Effects of alkaline-earth oxides on the performance of a CuO–ZrO2 catalyst for methanol synthesis via CO2 hydrogenation

Abstract

CuO–ZrO₂ catalysts doped with alkaline-earth oxides were prepared by a urea-nitrate combustion method. The catalysts were characterized with N₂ adsorption, N₂O titration, XRD, H₂-TPR, XPS and CO₂-TPD techniques and tested for methanol synthesis from CO₂ hydrogenation. With the incorporation of alkaline-earth oxides, the copper surface area increases remarkably, whereas the reducibility of CuO in the catalyst decreases.

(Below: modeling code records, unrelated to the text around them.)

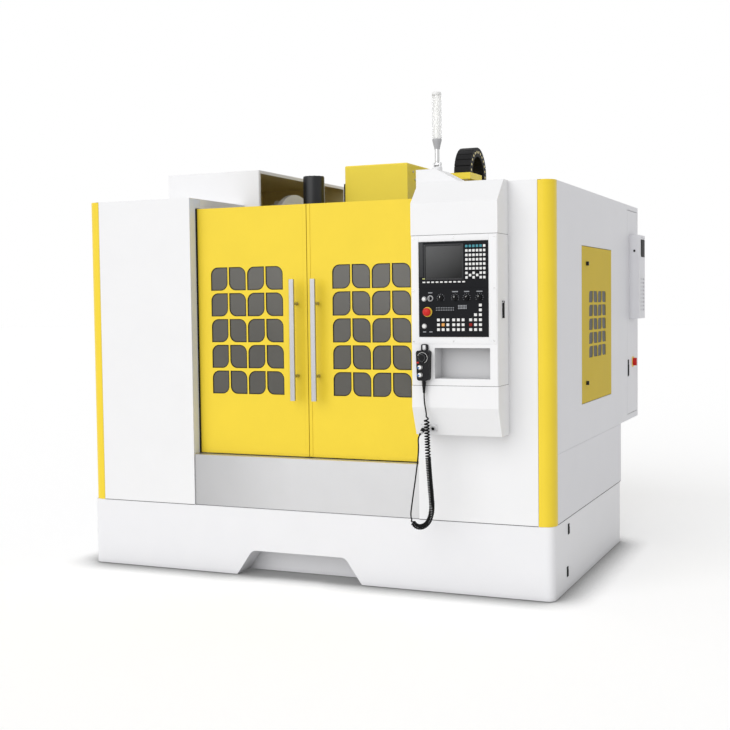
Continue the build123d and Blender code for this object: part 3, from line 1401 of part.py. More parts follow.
lead_points = [
    cord_point(0, 0, relief_low), cord_point(0, 0, 1002), cord_point(4, 0, 968), cord_point(10.5, 0, 936),
    cord_point(11.5, 0, 907)]
coil_start = lead_points[-1]
coil_points = [
    coil_start, coil_start + (coil_start - lead_points[-2]) * 1.7, cord_point(14, 1, 800),
    cord_point(17, 3, 710), cord_point(23, 4, 620), cord_point(31, 3, 530), cord_point(36, 1, 472),
    cord_point(29, 0, 424), cord_point(9, -2, 386), cord_point(-25, -2, 369), cord_point(-56, 0, 377),
    cord_point(-70, 1, 404)]
tail_start = coil_points[-1]
tail_points = [
    tail_start, tail_start + (tail_start - coil_points[-2]) * 0.5, cord_point(-76, 1, 441),
    cord_point(-70, 1, 478), cord_point(-63, 2, 530), cord_point(-54, 3, 585), cord_point(-46, 3, 640),
    cord_point(-37, -3, 690), cord_point(-28, -12, 738), cord_point(-22, -25, 780),
    cord_point(-20, -37, 806),
    socket_plane.from_local_coords(Vector(socket_x, 0, plug_length + 24)),
    socket_plane.from_local_coords(Vector(socket_x, 0, plug_length))]


def arc_radii(points):
    """The radius of each corner: 0.45 of the shorter run over the tangent of half the turn."""
    radii = []
    for before, corner, after in zip(points, points[1:], points[2:]):
        first = corner - before
        second = after - corner
        half_turn = math.radians(first.get_angle(second)) / 2
        radii.append(0.45 * min(first.length, second.length) / math.tan(half_turn))
    return radii


def cord_tube(name, points, radius):
    """A round tube along straight runs joined by tangent arcs."""
    radii = arc_radii(points)
    print(name, "radii", [round(r) for r in radii])
    with BuildPart() as tube:
        with BuildLine() as path:
            FilletPolyline(*points, radius=radii)
        with BuildSketch(Plane(origin=path.wire() @ 0, z_dir=path.wire() % 0)):
            Circle(radius)
        sweep(path=path.wire())
    print(name, "length", round(path.wire().length), "volume share",
          round(tube.part.volume / (math.pi * radius ** 2 * path.wire().length), 4))
    finish(name, tube.part)


cord_tube("pendant_lead", lead_points, cord_radius)
cord_tube("pendant_coil", coil_points, coil_radius)
cord_tube("pendant_tail", tail_points, cord_radius)
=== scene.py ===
import json
import math
import random

import bmesh
import bpy
from mathutils import Matrix, Vector


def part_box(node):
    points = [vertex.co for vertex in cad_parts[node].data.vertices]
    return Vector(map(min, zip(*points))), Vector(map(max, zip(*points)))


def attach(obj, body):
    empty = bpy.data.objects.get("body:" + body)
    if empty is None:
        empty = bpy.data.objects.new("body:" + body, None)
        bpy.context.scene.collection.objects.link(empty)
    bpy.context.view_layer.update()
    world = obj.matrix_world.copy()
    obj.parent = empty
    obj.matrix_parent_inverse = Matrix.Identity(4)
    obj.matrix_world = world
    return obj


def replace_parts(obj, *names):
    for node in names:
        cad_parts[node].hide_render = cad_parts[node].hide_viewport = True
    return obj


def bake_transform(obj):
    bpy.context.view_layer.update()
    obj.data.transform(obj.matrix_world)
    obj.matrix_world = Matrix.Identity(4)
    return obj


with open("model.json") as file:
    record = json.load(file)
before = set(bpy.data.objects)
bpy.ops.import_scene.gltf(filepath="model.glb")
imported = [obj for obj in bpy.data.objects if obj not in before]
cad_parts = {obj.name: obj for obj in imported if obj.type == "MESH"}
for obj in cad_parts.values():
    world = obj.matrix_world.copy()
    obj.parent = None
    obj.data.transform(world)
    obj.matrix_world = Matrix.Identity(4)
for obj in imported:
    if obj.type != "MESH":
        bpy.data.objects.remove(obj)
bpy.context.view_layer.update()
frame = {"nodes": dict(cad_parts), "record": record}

random.seed(850)
MM = 0.001
scene = bpy.context.scene
scene.view_settings.view_transform = "Standard"

# Camera, from the photograph's vanishing points
eye = Vector((2.8064, -6.7001, 1.4814))
yaw, pitch, roll = 0.4087, 0.0521, -0.0123
look = Vector((-math.sin(yaw) * math.cos(pitch), math.cos(yaw) * math.cos(pitch), -math.sin(pitch)))
level = Vector((math.cos(yaw), math.sin(yaw), 0))
lift = level.cross(look)
right = level * math.cos(roll) + lift * math.sin(roll)
up = right.cross(look)
camera_data = bpy.data.cameras.new("camera")
camera_data.lens = 59.12
camera_data.sensor_width = 36
camera_data.shift_x = 0.0019
camera_data.shift_y = -0.0012
camera_data.clip_end = 200
camera = bpy.data.objects.new("camera", camera_data)
turn = Matrix((right, up, -look)).transposed().to_4x4()
camera.matrix_world = Matrix.Translation(eye) @ turn
scene.collection.objects.link(camera)
scene.camera = camera


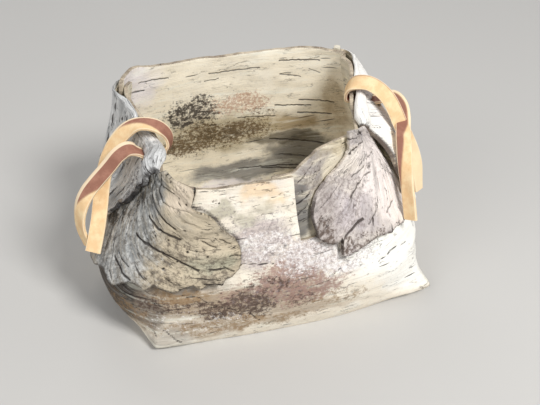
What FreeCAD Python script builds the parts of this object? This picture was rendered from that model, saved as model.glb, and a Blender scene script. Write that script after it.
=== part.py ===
"""Folded birch bark box: one bent main sheet, two end walls, four gathered flaps, two laces.

Millimetres, +Z up.  The origin is the middle of the flat base, X runs along the box, and the
front panel faces -Y.  Angles are degrees about the box's middle, 0 at +X, 90 at +Y (the back).
"""
import FreeCAD
import Part
import math
import os
from FreeCAD import Vector

# The bark and the play between its leaves
bark = 2.2
play = 0.5
fit = 0.08                              # how closely a leaf's face follows its form

# The whole body, over the belly
body_length = 185.0
body_depth = 125.0

# Half sizes of the outer wall at the foot, at the belly and at the rim
foot_left = 0.438 * body_length
belly_left = 0.53 * body_length
rim_left = 0.357 * body_length
foot_right = 0.422 * body_length
belly_right = 0.47 * body_length
rim_right = 0.324 * body_length
foot_front = 0.472 * body_depth
belly_front = 0.52 * body_depth
rim_front = 0.4 * body_depth
foot_back = 0.416 * body_depth
belly_back = 0.48 * body_depth
rim_back = 0.416 * body_depth
corner_foot = 3.0                       # exponent of the rounded plan, 2 would be an ellipse
corner_rim = 4.2
middle_y = 2.0
middle_shift = 8.0                      # how far the mouth lies to the left of the base

# Heights
belly_height = 35.0
foot_crease = 5.0                       # larger makes the crease round the base crisper
waist = 0.75                            # below 1 the wall draws in sooner above the belly
lap_height = 62.0                       # where the main sheet ends behind the flaps
front_height = 98.0
back_height = 115.0
wall_top = 122.0                        # blank height before the rims are cut

# Where the mouth is drawn in or pushed out: from and to which height, direction, depth, half width
draw_start = 24.0
draw_end = 82.0
tuck_angle = 316.0
tuck_depth = 20.0
tuck_width = 22.0
left_draw_angle = 194.0
left_draw_depth = 10.5
left_draw_width = 22.0
right_draw_angle = 352.0
right_draw_depth = 3.0
right_draw_width = 18.0
back_left_angle = 150.0
back_left_push = 4.5
back_left_width = 14.0
back_right_angle = 25.0
back_right_push = 8.0
back_right_width = 15.0

# Pinched ears at the four corners of the base
ear_height = 16.0
ear_width = 9.0
front_right_ear_angle = 328.0
front_right_ear = 23.0
front_left_ear_angle = 218.0
front_left_ear = 12.0
back_right_ear_angle = 33.0
back_right_ear = 14.0
back_left_ear_angle = 146.0
back_left_ear = 12.0

# Between these directions the main sheet ends at its lap, at the left and the right end
left_gap_first = 154.0
left_gap_last = 207.0
right_gap_first = 277.6
right_gap_last = 390.0
front_bow = -1.5                        # how far a rim bows up in the middle
back_bow = 1.5
crack_x = -50.0
crack_width = 1.2
crack_depth = 11.0

# End walls: first and last direction, foot, and how far the rim climbs from front to back
left_wall_first = 146.0
left_wall_last = 224.0
right_wall_first = 266.0
right_wall_last = 390.0
end_wall_foot = 28.0
left_rim_front = 101.0
left_rim_back = 112.0
right_rim_front = 97.5
right_rim_back = 114.0
right_climb_first = 345.0
right_climb_last = 380.0

# Front flaps: gather point, then direction and reach of the outline, seen on the unrolled wall
mean_radius = 64.0
pleat_height = 1.6
flap_start = 0.2
left_gather_angle = 204.0
left_gather_height = 97.0
left_flap_outline = ((-18, 28), (-24, 48), (-39, 60), (-59, 56), (-80, 54), (-101, 57), (-122, 52))
left_pleat_count = 3
right_gather_angle = 341.0
right_gather_height = 99.0
right_flap_outline = ((-172, 56), (-156, 64), (-141, 66), (-127, 63), (-112, 50), (-90, 44), (-66, 40))
right_pleat_count = 3

# Back flaps: directions of the front and back edge at foot and top, and heights
left_back_flap = dict(front_foot=187.0, front_top=210.0, back_foot=132.0, back_top=126.0,
                      foot_front=64.0, foot_back=54.0, top_back=100.0)
right_back_flap = dict(front_foot=335.0, front_top=342.5, back_foot=408.0, back_top=414.0,
                       foot_front=57.0, foot_back=54.0, top_back=100.0)
left_flare = 0.0                        # how far a back flap stands off the end wall at its fullest
right_flare = 9.0
flare_front = 0.25                      # shares of the flap over which it grows from its front edge
flare_back = 0.6                        # and dies out to its back edge
flap_bow = 5.0                          # how far a back flap bows down between its corners
shoulder_share = 0.28                   # share of a back flap over which its top runs down to its back
lift_run = 15.0                         # how far below the rim a back flap lifts over the pleats
settle_run = 20.0                       # and over which height above the lap
settle_width = 10.0                     # over how many degrees a leaf settles on the next
left_over_first = 170.0                 # directions where a back flap lies on the front one
left_over_last = 225.0
right_over_first = 325.0
right_over_last = 372.0

# Laces and their holes
lace_width = 8.0
lace_thickness = 2.2
hole_diameter = 8.8
hole_depth = 2.25                       # the hole's middle, inside the outer wall
left_hole_angle = 193.3
left_hole_height = 98.0
right_hole_angle = 366.5
right_hole_height = 101.0
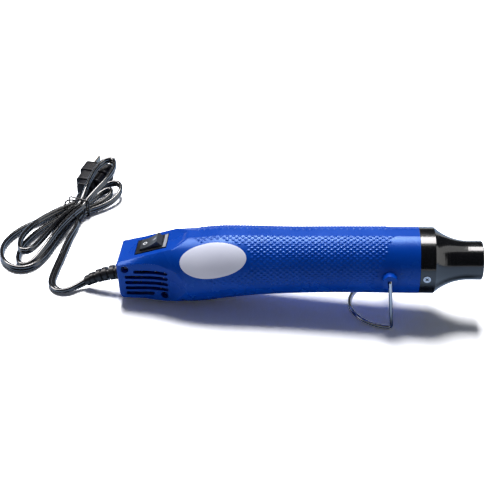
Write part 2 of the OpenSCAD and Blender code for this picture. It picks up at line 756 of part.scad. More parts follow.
// Placing the tool: tilted nose up, lowest point of the belly on z = 0, middle of its length at x = 0
belly_low = min([for (x = stations) x * sin(rest_tilt) + under_z(x) * cos(rest_tilt)]);
mid_x = total_len / 2 * cos(rest_tilt);
function to_rest(p) = [
  p[0] * cos(rest_tilt) - p[2] * sin(rest_tilt) - mid_x, p[1],
  p[0] * sin(rest_tilt) + p[2] * cos(rest_tilt) - belly_low
];
module at_rest() {
  translate([-mid_x, 0, -belly_low]) rotate([0, -rest_tilt, 0]) children();
}

// Wire stand: pins in the bosses, two legs and a half-round foot flat on the ground
pivot_at = to_rest([pivot_x, 0, 0]);
leg_tilt = rest_tilt + leg_lean;
leg_len = (pivot_at[2] - wire_r) / cos(leg_tilt);
elbow_r = 2.2;
ankle_r = 1.6;
ankle_turn = 90 + leg_tilt;
ankle_cut = ankle_r * tan(ankle_turn / 2);
ankle_lap = 5;
ankle_x = pivot_at[0] + leg_len * sin(leg_tilt) - ankle_cut;
foot_run = 0.8;
foot_x = ankle_x - foot_run;
module bend(r, turn) {
  rotate_extrude(angle = turn) translate([r, 0]) circle(r = wire_r);
}
module stand_side() {
  translate(pivot_at) rotate([0, -leg_tilt, 0]) {
    translate([0, -pin_end_y, 0]) rotate([90, 0, 0]) cylinder(h = leg_y - elbow_r - pin_end_y, r = wire_r);
    translate([0, elbow_r - leg_y, -elbow_r]) rotate([0, -90, 0]) rotate([0, 0, -90]) bend(elbow_r, 90);
    translate([0, -leg_y, ankle_cut - leg_len]) cylinder(h = leg_len - ankle_cut - elbow_r, r = wire_r);
  }
  translate([ankle_x, -leg_y, wire_r + ankle_r]) rotate([90, 0, 0]) rotate([0, 0, -90 - ankle_lap])
    rotate_extrude(angle = ankle_turn + 2 * ankle_lap) translate([ankle_r, 0])
      circle(r = wire_r - 0.01);
  translate([foot_x, -leg_y, wire_r]) rotate([0, 90, 0]) cylinder(h = foot_run, r = wire_r);
  translate([foot_x, 0, wire_r]) rotate([0, 0, 180]) bend(leg_y, 90);
}
module stand_wire() {
  color(silver) both_sides() stand_side();
}

// Strain relief: a bent core with ribs that get smaller
relief_r = relief_d / 2;
bend_r = 51.5;
bend_start = 4;
bend_turn = 29;
core_r = 3.1;
neck_x = 4.2;
function relief_at(s) = let (a = bend_start + s / bend_r * 180 / PI)
  [-bend_r * (sin(a) - sin(bend_start)), 0, cord_z - bend_r * (cos(bend_start) - cos(a)), a];
rib_at = [[0.5, 1], [4.6, 0.98], [9.4, 0.92], [13.6, 0.88], [18.6, 0.78], [22.4, 0.72]];
rib_len = 2.9;
module strain_relief() {
  color(black) {
    translate([0, 0, cord_z]) bar_x(-0.6, neck_x, neck_r);
    translate([0, 0, cord_z]) bar_x(wall + 0.15, neck_x, 5.6);
    translate([-bend_r * -sin(bend_start), 0, cord_z - bend_r * cos(bend_start)]) rotate([90, 0, 0])
      rotate([0, 0, 90 + bend_start]) rotate_extrude(angle = bend_turn) translate([bend_r, 0]) circle(r = core_r);
    for (k = rib_at) let (p = relief_at(k[0])) translate([p[0], 0, p[2]]) rotate([0, -90 - p[3], 0])
      cylinder(h = rib_len, r = relief_r * k[1]);
  }
}

// Cord clamp and the wires inside
clamp_x = 9;
clamp_l = 5;
module cord_clamp() {
  color(black) difference() {
    translate([clamp_x, -8, cord_z - 3.4]) cube([clamp_l, 16, 6.8]);
    translate([clamp_x - 1, -cord_w / 2 - 0.05, cord_z - cord_t / 2 - 0.05])
      cube([clamp_l + 2, cord_w + 0.1, cord_t + 0.1]);
  }
}
lead_r = 0.9;
function deck_point(u, v) = [
  switch_x + u * cos(deck_slope) - v * sin(deck_slope), 0,
  deck_z(switch_x) + u * sin(deck_slope) + v * cos(deck_slope)
];
live_lead = [
  [neck_x + 0.05, -1.3, cord_z], [clamp_x + clamp_l, -1.3, cord_z],
  deck_point(terminal_u[0] + terminal_t / 2, terminal_v - 3.2) + [-1.2, -0.4, 0],
  deck_point(terminal_u[0] + terminal_t / 2, terminal_v - 1.6),
  deck_point(terminal_u[0] + terminal_t / 2, terminal_v)
];
back_lead = [
  [neck_x + 0.05, 1.3, cord_z], [clamp_x + clamp_l + 4, 1.3, cord_z], [30, 5, -11.5], [44, 6, -10.5],
  [board_x - 3.5, 5, -7], [board_x - face_gap, 5, -7]
];
heat_lead = [
  deck_point(terminal_u[1] + terminal_t / 2, terminal_v),
  deck_point(terminal_u[1] + terminal_t / 2, terminal_v - 2),
  deck_point(9, terminal_v - 4) + [0, 3, 0], [44, 7, 0], [board_x - 3.5, 7, 6],
  [board_x - face_gap, 7, 6]
];
module inner_leads() {
  color([0.75, 0.1, 0.08]) for (path = [live_lead, back_lead, heat_lead])
    swept(path, ring_outline(lead_r, 6));
}

// Free cord from the strain relief to the tie, lying on edge on the ground
cord_r = cord_w / 2;
relief_end = to_rest([for (i = [0:2]) relief_at(bend_r * bend_turn * PI / 180)[i]]);
end_pitch = bend_start + bend_turn + rest_tilt;
lay_h = cord_r + 0.05;
lead_route = [
  [-146, -4.5, 3.2], [-150, -7.5, lay_h], [-154, -8.5, lay_h], [-158.5, -6.5, lay_h], [-162, -2, lay_h],
  [-163.5, 5, lay_h], [-163.5, 15, lay_h], [-163, 28, lay_h], [-162.5, 42, lay_h], [-161.5, 56, lay_h],
  [-160, 68, 3.2]
];
// The hank: bulbs to the right and to the left of the waist, wound one inside the next
waist = [-162, 88];
bundle_turn = 71;
strand_step = 3.7;
tie_lift = tie_d + 0.15;
layer_h = [cord_r + tie_lift, cord_r + tie_lift + cord_w + 0.6];
function waist_point(v, layer, along) = [
  waist[0] + along * cos(bundle_turn) - v * strand_step * sin(bundle_turn),
  waist[1] + along * sin(bundle_turn) + v * strand_step * cos(bundle_turn),
  layer_h[layer]
];
lead_points = concat(
  [relief_end, relief_end - 2 * [cos(end_pitch), 0, sin(end_pitch)]],
  lead_route,
  [waist_point(-1.5, 0, -12), waist_point(-1.5, 0, -5)]
);

strand_v = [-1.5, 1.5, -0.5, 0.5, -1.5, -0.5, 0.5];
strand_layer = [0, 0, 0, 0, 1, 1, 1];
bulb_reach = [42, 84, 34, 78, 51, 72];
bulb_half = [5.4, 17.4, 1.9, 7, 6.5, -5.5];
bulb_turn = [50, 70, 50, 70, 76, 70];
bulb_lean = [-1.5, -7.9, -0.8, -5.6, 1, -6.4];
bulb_rise = [6, 0, 4, 0, 11, 1.2];
bulb_rise_power = [4, 4, 4, 4, 1, 4];
bulb_steps = 12;
function ease(t) = t * t * (3 - 2 * t);
function bulb_point(b, i) = let (
    s = i / bulb_steps,
    dir = b % 2 == 0 ? 1 : -1,
    bow = sin(180 * s),
    a = bulb_reach[b] * bow * bow,
    w = bulb_lean[b] * pow(sin(360 * s), 2)
      - 1.43 * bulb_half[b] * sin(360 * s) * pow(bow, 1.5),
    v = strand_v[b] + (strand_v[b + 1] - strand_v[b]) * ease(s),
    climb = strand_layer[b] == strand_layer[b + 1] ? 0 : ease(max(0, min(1, 3.3 * s - 1.65))),
    drop = strand_layer[b] == 0 ? min(1, a / 20) * tie_lift * (1 - climb) : 0,
    h = layer_h[strand_layer[b]] + (layer_h[1] - layer_h[0]) * climb
      + bulb_rise[b] * pow(bow, bulb_rise_power[b]) - drop
  )
  waist_point(v, 0, 0) + [
    dir * (a * cos(bulb_turn[b]) - w * sin(bulb_turn[b])),
    dir * (a * sin(bulb_turn[b]) + w * cos(bulb_turn[b])),
    h - layer_h[0]
  ];
plug_at = [-162.5, 110];
plug_turn = 80;
plug_axis = [cos(plug_turn), sin(plug_turn), 0];
plug_h = 15;
plug_entry = [plug_at[0], plug_at[1], plug_h / 2];
tail_points = [
  [waist[0] - 2.3, waist[1] + 5, layer_h[1]], [waist[0] - 2.4, waist[1] + 11, 9.4],
  plug_entry - 6 * plug_axis, plug_entry
];
hank_points = concat(
  [waist_point(-1.5, 0, -5)],
  [for (b = [0:5]) for (i = [0:bulb_steps - 1]) bulb_point(b, i)],
  [bulb_point(5, bulb_steps)],
  tail_points
);

// Least clear distance of the hank to itself, in the thinnest direction of the cord
function flat_gap(p, q) = let (d = p - q)
  max(norm([d[0], d[1]]) - cord_t, abs(d[2]) - cord_w);
gap_steps = 4;
hank_fine = [for (i = [0:len(hank_points) - 2]) for (k = [0:gap_steps - 1])
  hank_points[i] + (hank_points[i + 1] - hank_points[i]) * k / gap_steps];
hank_gap = min([for (i = [0:len(hank_fine) - 1]) for (j = [i + 3 * gap_steps:1:len(hank_fine) - 1])
  flat_gap(hank_fine[i], hank_fine[j])]);
function path_length(p) = len(p) < 2 ? 0 : [for (i = 1, s = norm(p[1] - p[0]); i < len(p);
  i = i + 1, s = s + (i < len(p) ? norm(p[i] - p[i - 1]) : 0)) s][len(p) - 2];
echo(hank_gap = hank_gap, hank_length = path_length(hank_points), lead_length = path_length(lead_points));

module cord_lead() {
  color(black) swept(lead_points, flat_outline(cord_t, cord_w));
}
module cord_hank() {
  color(black) swept(hank_points, hex_outline(cord_t, cord_w));
}

// Twist tie round the waist, a rounded loop close round the strands
tie_half_w = 1.5 * strand_step + cord_t / 2 + tie_d / 2 + 0.55;
tie_low = tie_d / 2 + 0.02;
tie_top = layer_h[1] + cord_r + tie_d / 2 + 0.8;
tie_corner = 2.2;
tie_arc_steps = 4;
function tie_point(q, i) = let (
    f = 90 * q + 90 * i / tie_arc_steps,
    v = (tie_half_w - tie_corner) * (q == 0 || q == 3 ? 1 : -1) + tie_corner * cos(f),
    z = (q < 2 ? tie_top - tie_corner : tie_low + tie_corner) + tie_corner * sin(f)
  )
  [waist[0] - v * sin(bundle_turn), waist[1] + v * cos(bundle_turn), z];
tie_points = [for (q = [3:-1:0]) for (i = [tie_arc_steps:-1:0]) tie_point(q, i)];
module cord_tie() {
  color(black) {
    swept_ring(tie_points, ring_outline(tie_d / 2, 6));
  }
}
module swept_ring(points, outline) {
  n = len(outline);
  m = len(points);
  axis = [cos(bundle_turn), sin(bundle_turn), 0];
  rings = [for (i = [0:m - 1])
    let (d = unit(points[(i + 1) % m] - points[(i + m - 1) % m]), s = axis, u = cross(s, d))
    for (q = outline) points[i] + q[0] * s + q[1] * u];
  sides = [for (i = [0:m - 1]) for (j = [0:n - 1])
    let (a = i * n + j, b = i * n + (j + 1) % n, c = ((i + 1) % m) * n + j, e = ((i + 1) % m) * n + (j + 1) % n)
    each [[a, c, b], [b, c, e]]];
  polyhedron(rings, sides);
}

// Plug: three stepped grips and two blades
grip_w = [13, 19, 22.5];
grip_t = [11, 13, plug_h];
grip_l = [7, 12, 13];
function grip_start(i) = i == 0 ? 0 : grip_start(i - 1) + grip_l[i - 1];
module grip(i) {
  r = 3;
  translate([grip_start(i), 0, (plug_h - grip_t[i]) / 2]) rotate([90, 0, 90])
    linear_extrude(height = grip_l[i] + (i < 2 ? 0.5 : 0)) {
      translate([-grip_w[i] / 2 + r, 0]) square([grip_w[i] - 2 * r, grip_t[i]]);
      translate([-grip_w[i] / 2, r]) square([grip_w[i], grip_t[i] - 2 * r]);
      for (y = [-1, 1]) for (z = [r, grip_t[i] - r]) translate([y * (grip_w[i] / 2 - r), z]) circle(r = r);
    }
}
module at_plug() {
  translate([plug_at[0], plug_at[1], 0]) rotate([0, 0, plug_turn]) children();
}
blade_l = 16;
plug_len = grip_start(2) + grip_l[2];
module plug_body() {
  color(black) at_plug() for (i = [0:2]) grip(i);
}
module plug_blades() {
  color(silver) at_plug() for (s = [-1, 1])
    translate([plug_len + face_gap, s * 6.35 - 0.75, plug_h / 2 - 3.2]) cube([blade_l, 1.5, 6.4]);
}

at_rest() housing_left();
at_rest() housing_right();
at_rest() nozzle_cover();
at_rest() outlet_tube();
at_rest() mica_sleeve();
at_rest() heater_frame();
at_rest() heater_coil();
at_rest() thermal_cutoff();
at_rest() air_duct();
at_rest() fan_motor();
at_rest() motor_mount();
at_rest() rectifier_board();
at_rest() switch_body();
at_rest() switch_terminals();
at_rest() switch_rocker();
at_rest() housing_screws();
at_rest() nozzle_screws();
at_rest() rating_label();
stand_wire();
at_rest() fan_impeller();
at_rest() motor_shaft();
at_rest() inner_leads();
at_rest() cord_clamp();
at_rest() strain_relief();
cord_lead();
cord_hank();
cord_tie();
plug_body();
plug_blades();
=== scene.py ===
import math

import bmesh
import bpy
import numpy as np
from mathutils import Matrix, Vector


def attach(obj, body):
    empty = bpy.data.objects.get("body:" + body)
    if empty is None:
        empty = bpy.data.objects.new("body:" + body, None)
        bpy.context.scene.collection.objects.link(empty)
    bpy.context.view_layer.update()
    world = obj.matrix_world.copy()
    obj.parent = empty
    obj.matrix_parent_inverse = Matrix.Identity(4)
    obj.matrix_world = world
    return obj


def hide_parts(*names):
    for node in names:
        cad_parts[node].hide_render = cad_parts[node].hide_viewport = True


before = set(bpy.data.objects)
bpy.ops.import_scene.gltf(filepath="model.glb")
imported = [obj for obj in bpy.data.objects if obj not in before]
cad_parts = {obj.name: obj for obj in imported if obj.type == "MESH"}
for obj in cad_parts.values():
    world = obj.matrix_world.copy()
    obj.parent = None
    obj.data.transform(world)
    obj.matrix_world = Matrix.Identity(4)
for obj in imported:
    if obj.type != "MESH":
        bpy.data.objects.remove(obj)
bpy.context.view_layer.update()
MM = 0.001
UP = np.array([0, 0, 1.0])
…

The doping of alkaline-earth oxides leads to an increase in the strength and contribution of the strong basic site on the catalyst surface. The results of catalytic tests indicate that the conversion of CO₂ depends not only on the copper surface area but also on the reducibility of CuO in the catalyst, and the latter is a predominant factor for CaO-, SrO- and BaO-doped CuO–ZrO₂ catalysts. The selectivity to methanol is related to the basicity of the catalyst. Moreover, the influence of the doping amount of MgO on the properties of CuO–ZrO₂ was investigated, and the optimum catalytic activity is obtained as the amount of MgO doping is 5 mol%.